The magazine world tried this sort of ad formatting several years back but seems to have largely abandoned it — with good reason, I would suspect. One cannot completely fault the Globe (and/or other papers) for doing this, though, if they also were able to extract a hefty premium ad rate in return. The key word is hefty.
Dan, I usually agree with you but not on this matter.. , come on, lighten up. I applaud the Globe for being so bold and brazen. Go for the big bucks I say! And if it helps keep them afloat, bravo.

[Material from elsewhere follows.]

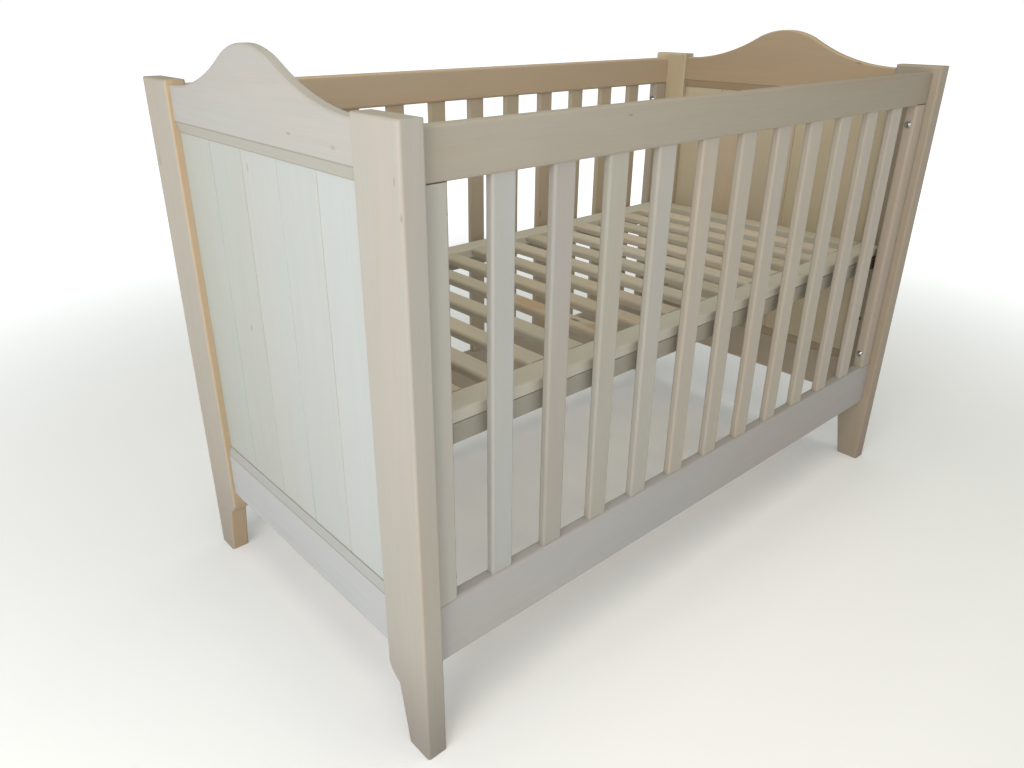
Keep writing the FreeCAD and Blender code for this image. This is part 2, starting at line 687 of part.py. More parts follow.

I am a digital subscriber using the e-paper format on my iPad. When I first saw the ad I thought “What’s with the planes?” Then when I swiped to the next page I saw the full ad. It was quite confusing. If I had been reading the print edition with both pages in view, it would have made sense. Wonder what Mr. Campaign Outsider thinks of this one?
A similar ad ran in the NY Times a day or two after it ran in the Globe. However, the Times had the good sense not to let it interfere with the story on the same page. If I recall correctly, the planes ran across the bottom of a two page spread.